M. Temer, discret homme d’appareil sans relief, succèderait alors à son ennemie jurée. Et M. Cunha deviendrait le second personnage de l’Etat dans l’ordre de succession…Temer et Cunha « sont les chefs de la conspiration, mais je ne saurais dire avec certitude qui en est le vrai chef et qui en est l’adjoint », a ironisé amèrement Dilma Rousseff.

Né en 1958 de parents italiens à Rio de Janeiro, Eduardo Cunha s’est formé en Economie et a touché à tout avant d’embrasser la politique. Il a été courtier en assurances, économiste chez Xerox, propriétaire de radio évangélique, dirigeant d’entreprises publiques avant de devenir député de l’Etat de Rio en 2001, puis député fédéral à partir de 2002.

Partisan de la création d’un « Jour de la fierté hétérosexuelle », adversaire acharné de l’avortement, il s’est assuré au fil des années de solides soutiens au parlement.

Eduardo Cunha est l’égérie du groupe parlementaire informel « BBB », pour « Boeuf, Bible, Balles », qui veille aux intérêts des puissants lobbies néo-pentecôtistes, des armes à feu et de l’agro-business.

Réélue de justesse en 2014, en même temps que l’Assemblée la plus conservatrice de l’histoire récente du Brésil, Mme Rousseff avait senti le danger. Elle a tenté, sans réussir, d’empêcher l’élection d’Eduardo Cunha au perchoir de cette Assemblée, le 1er février 2015.

La guerre était déclarée.

M. Cunha a imposé un ordre du jour très droitier en faisant voter par exemple la réduction de la majorité pénale de 18 à 16 ans.

Usufruitier

En pleine récession économique, il s’est ingénié à inscrire aux débats des projets dépensiers, tout en dirigeant la guérilla parlementaire contre l’impopulaire programme d’austérité du gouvernement.

Et le jour même où le Parti des travailleurs (PT) au pouvoir s’est résolu à soutenir son renvoi devant la commission d’éthique du parlement en décembre 2015, il a déclenché l’arme atomique en déclarant recevable la demande de procédure de destitution de l’opposition de droite contre Mme Rousseff.
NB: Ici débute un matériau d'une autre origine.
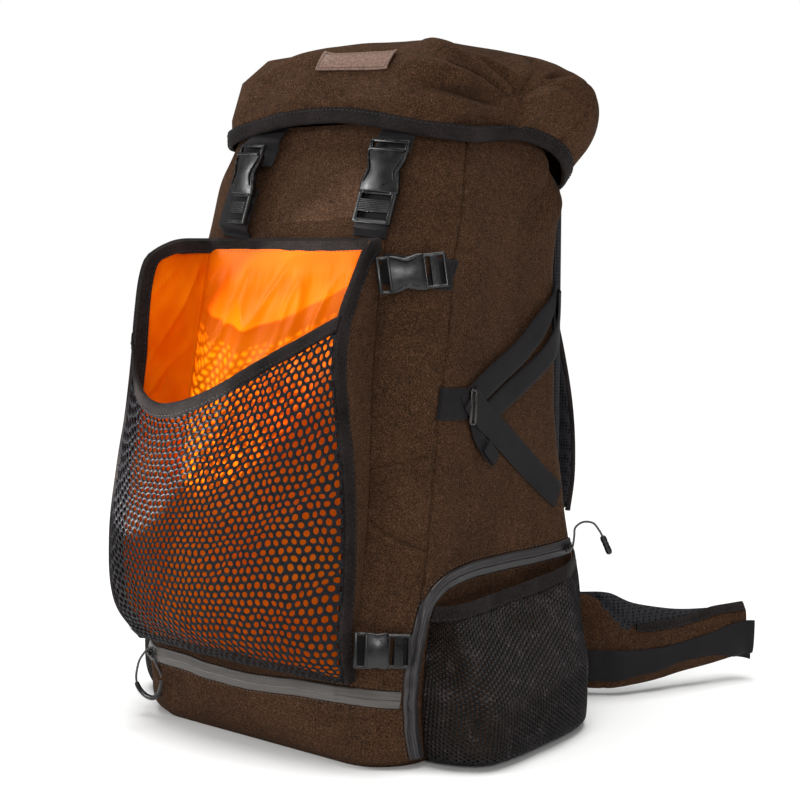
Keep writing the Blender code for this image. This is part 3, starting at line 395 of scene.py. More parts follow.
@lru_cache(maxsize=None)
def lid_dims(share):
    front_out, back_out = read_rows(LID_ROWS, share)
    drawn_in = 1 - ease(share, 0.0, 0.40)     # the rim is drawn in at its back corners
    return (LID_HALF + front_out, LID_FRONT - front_out, LID_BACK + back_out,
            max(LID_FRONT_RADIUS + front_out, LID_LEAST_RADIUS),
            max(LID_BACK_RADIUS + back_out, LID_LEAST_RADIUS) + 0.016 * drawn_in, back_out - 0.003 * drawn_in)


def same_stretch(start, end, t):
    """Distance round one outline that is as far along the same stretch as t is on another."""
    left, reached = abs(t), 0.0
    for own, other in zip(runs(start), runs(end)):
        if left <= own:
            break
        left -= own
        reached += other
    else:
        left, reached = own, reached - other
    return copysign(reached + other * left / own, t)


def lid_cut(t, share):
    """A point on the lid as cut: t metres round its rim, share of the way from rim to crown."""
    dims = lid_dims(round(share, 5))
    x, y = outline(dims, same_stretch(lid_dims(0.0), dims, t))
    x *= 1 + ((LID_BACK_HALF + dims[5]) / dims[0] - 1) * ease(y, -0.02, 0.10)
    low = read_rows(RIM_ROWS, abs(t))[0]
    return Vector((x, y, low + (LID_CROWN - LID_FALL * max(y, 0.0) - low) * share))


def lid_normal(t, share):
    low, high = max(share - 0.02, 0.0), min(share + 0.02, 0.999)
    along = lid_cut(t + 0.004, share) - lid_cut(t - 0.004, share)
    return along.cross(lid_cut(t, high) - lid_cut(t, low)).normalized()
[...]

Depuis, il n’a eu de cesse d’inciter son parti à divorcer de la coalition gouvernementale et de pousser Dilma Rousseff vers la sortie. Les députés du « bas clergé » du PMDB ont soutenu dès le début leur héros. Les caciques du parti, d’abord réticents, ont fini par suivre.

Volubile sur les règlements du parlement, Eduardo Cunha se referme comme une huître quand on l’interroge sur ses comptes en Suisse et les folles dépenses de son épouse, une ex-présentatrice de la TV Globo, dans les boutiques de luxe de Paris. « Ce ne sont pas mes comptes, j’en suis seulement l’usufruitier » esquive-t-il avec son aplomb confondant.

Il a souvent été comparé au personnage de Franck Underwood, le vice-président américain ambitieux et sans scrupules qui s’empare de la Maison Blanche dans la série télévisée « House of Cards ».

Eduardo Cunha ne l’a pas mal pris, mais a tenu à nuancer: « Lui c’est un voleur, un homosexuel et un assassin. Moi pas ».